Frequently Asked Questions

Q: How does a 10% management fee translate into actual dollar savings?

A: The fee covers advertising, screening, rent collection, maintenance coordination, and legal compliance, which together can reduce vacancy by 2-4% and cut turnover costs by up to 30%. For a $30,000 annual rent, the fee ($3,000) may be offset by $4,500 in saved expenses, yielding a net gain.

Q: Can AI tools really lower vacancy rates?

A: Yes. Platforms like Entrata use predictive analytics to adjust rent prices before a lease expires and to target marketing to likely renters. Studies cited by Business Wire show AI-driven pricing reduces average vacancy from 7% to about 4%.

Q: What hidden expenses should DIY landlords watch for?

A: Hidden costs include advertising time, screening fees, legal compliance penalties, higher vendor rates, and the landlord’s own opportunity cost for time spent on day-to-day tasks. These can easily total several thousand dollars annually.
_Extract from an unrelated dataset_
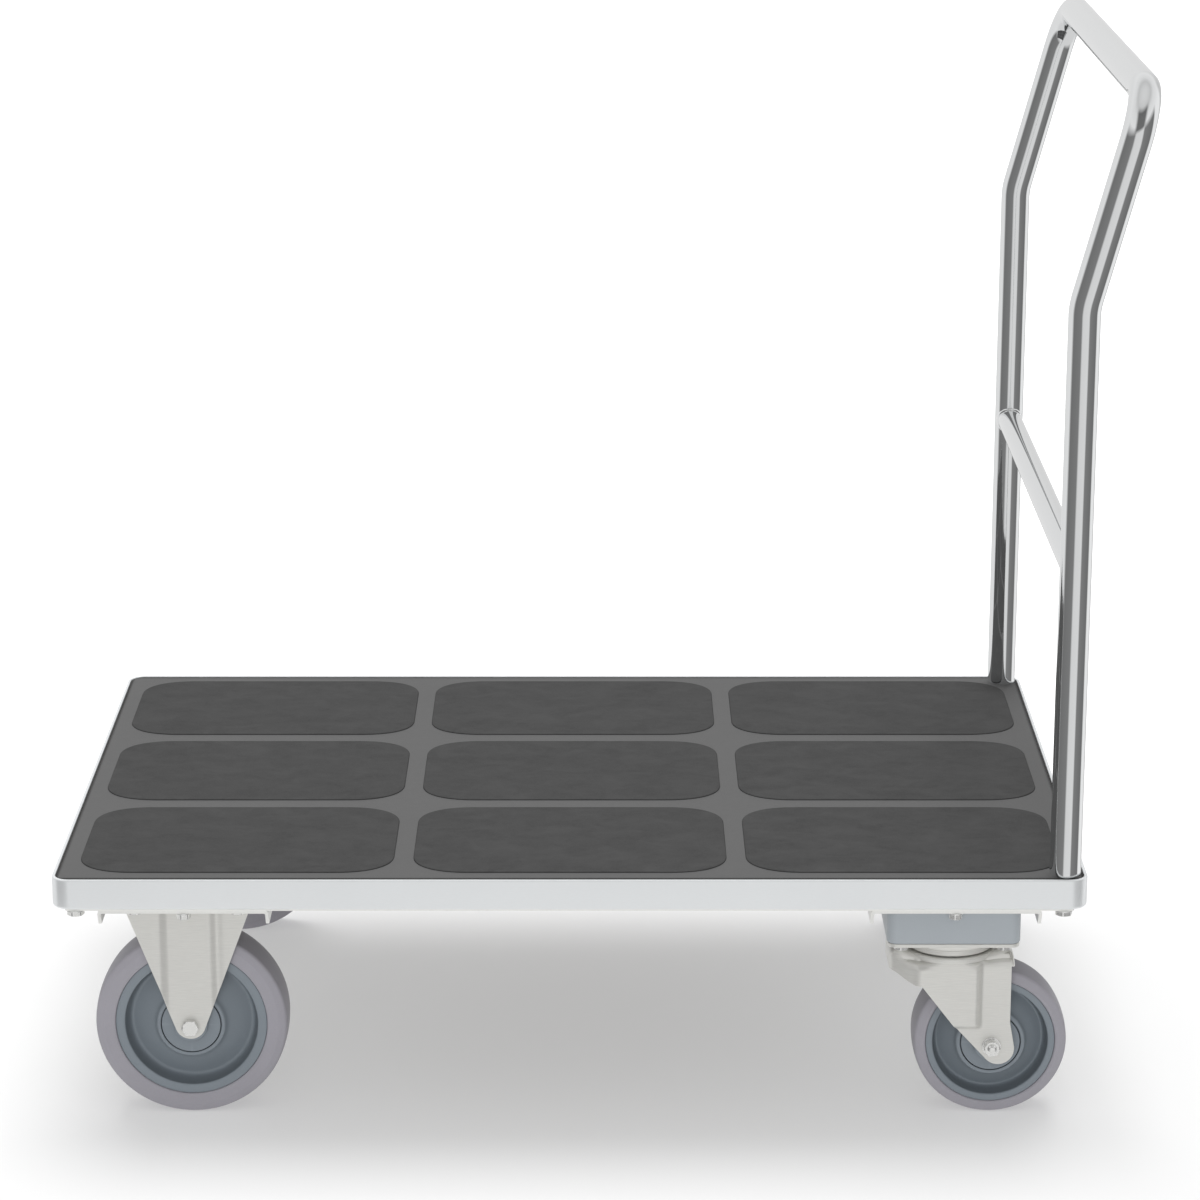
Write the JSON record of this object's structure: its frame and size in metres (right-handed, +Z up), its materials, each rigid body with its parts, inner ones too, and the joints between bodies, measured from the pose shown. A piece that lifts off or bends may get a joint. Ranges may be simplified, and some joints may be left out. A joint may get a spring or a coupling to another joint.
{
  "type": "airport luggage trolley",
  "caption": "Platform luggage trolley with a rimmed rubber-padded deck, a leaning bent-tube push handle, fixed front castors and swivel rear castors on spacer blocks.",
  "frame": {"origin": "on the floor, under the middle of the overall box", "axes": "+X towards the handle end, +Y across the deck, +Z up; the fixed castors are at -X"},
  "size_m": [1.0993, 0.7, 1.0881],
  "materials": {
    "bright_zinc": "bright zinc plated, smooth",
    "plywood": "plywood faced with dark brown film",
    "mat_rubber": "matt rubber sheet",
    "pad_rubber": "fine grained rubber, matt",
    "chrome_tube": "polished chrome plated",
    "zinc_plate": "zinc plated sheet",
    "castor_steel": "brushed, zinc plated pressing",
    "tyre": "non-marking grey elastic rubber",
    "wheel_centre": "moulded polyamide, blue grey",
    "spacer_block": "moulded block, light blue grey",
    "bearing_steel": "ground steel",
    "fastener_zinc": "zinc plated"
  },
  "bodies": {
    "platform": {"rim_frame": "bright_zinc", "deck_board": "plywood", "deck_mat": "mat_rubber", "mat_pads": "pad_rubber", "support_bars": "zinc_plate", "channel_front": "zinc_plate", "channel_rear": "zinc_plate", "handle_tube": "chrome_tube", "handle_brace": "chrome_tube", "handle_plugs": "zinc_plate", "corner_bolts": "fastener_zinc", "corner_tee_nuts": "fastener_zinc", "channel_bolts": "fastener_zinc", "channel_tee_nuts": "fastener_zinc", "fixed_castor_bolts": "fastener_zinc", "swivel_castor_bolts": "fastener_zinc", "castor_nuts": "fastener_zinc", "fixed_left_fork": "castor_steel", "fixed_left_axle_bolt": "fastener_zinc", "fixed_left_axle_nut": "fastener_zinc", "fixed_left_axle_sleeve": "wheel_centre", "fixed_right_fork": "castor_steel", "fixed_right_axle_bolt": "fastener_zinc", "fixed_right_axle_nut": "fastener_zinc", "fixed_right_axle_sleeve": "wheel_centre", "swivel_left_spacer": "spacer_block", "swivel_left_plate": "castor_steel", "swivel_left_kingpin": "fastener_zinc", "swivel_right_spacer": "spacer_block", "swivel_right_plate": "castor_steel", "swivel_right_kingpin": "fastener_zinc"},
    "fixed_left_wheel": {"fixed_left_tyre": "tyre", "fixed_left_hub": "wheel_centre", "fixed_left_bearings": "bearing_steel", "fixed_left_caps": "wheel_centre"},
    "fixed_right_wheel": {"fixed_right_tyre": "tyre", "fixed_right_hub": "wheel_centre", "fixed_right_bearings": "bearing_steel", "fixed_right_caps": "wheel_centre"},
    "swivel_left_swivel": {"swivel_left_fork": "castor_steel", "swivel_left_balls": "bearing_steel", "swivel_left_axle_bolt": "fastener_zinc", "swivel_left_axle_nut": "fastener_zinc", "swivel_left_axle_sleeve": "wheel_centre"},
    "swivel_left_wheel": {"swivel_left_tyre": "tyre", "swivel_left_hub": "wheel_centre", "swivel_left_bearings": "bearing_steel", "swivel_left_caps": "wheel_centre"},
    "swivel_right_swivel": {"swivel_right_fork": "castor_steel", "swivel_right_balls": "bearing_steel", "swivel_right_axle_bolt": "fastener_zinc", "swivel_right_axle_nut": "fastener_zinc", "swivel_right_axle_sleeve": "wheel_centre"},
    "swivel_right_wheel": {"swivel_right_tyre": "tyre", "swivel_right_hub": "wheel_centre", "swivel_right_bearings": "bearing_steel", "swivel_right_caps": "wheel_centre"}
  },
  "joints": [
    {"name": "fixed_left_wheel_spin", "type": "hinge", "parent": "platform", "child": "fixed_left_wheel", "pos_m": [-0.41758, -0.264, 0.1], "axis": [0, 1, 0], "continuous": true},
    {"name": "fixed_right_wheel_spin", "type": "hinge", "parent": "platform", "child": "fixed_right_wheel", "pos_m": [-0.41758, 0.264, 0.1], "axis": [0, 1, 0], "continuous": true},
    {"name": "swivel_left_turn", "type": "hinge", "parent": "platform", "child": "swivel_left_swivel", "pos_m": [0.36842, -0.264, 0.182], "axis": [0, 0, 1], "continuous": true},
    {"name": "swivel_left_wheel_spin", "type": "hinge", "parent": "swivel_left_swivel", "child": "swivel_left_wheel", "pos_m": [0.41142, -0.264, 0.08], "axis": [0, 1, 0], "continuous": true},
    {"name": "swivel_right_turn", "type": "hinge", "parent": "platform", "child": "swivel_right_swivel", "pos_m": [0.36842, 0.264, 0.182], "axis": [0, 0, 1], "continuous": true},
    {"name": "swivel_right_wheel_spin", "type": "hinge", "parent": "swivel_right_swivel", "child": "swivel_right_wheel", "pos_m": [0.41142, 0.264, 0.08], "axis": [0, 1, 0], "continuous": true}
  ]
}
Q: Is a hybrid management model viable?

A: A hybrid approach works for many owners. Using software for rent collection and tenant communication while outsourcing maintenance and legal matters can capture efficiency gains without the full 10% fee.

Q: How do I calculate my break-even point for hiring a manager?

A: Estimate total annual rent, apply the 10% fee, then subtract expected savings from lower vacancy, reduced turnover, and vendor discounts. If the net cash flow exceeds what you would earn DIY after accounting for your time value, you have reached break-even.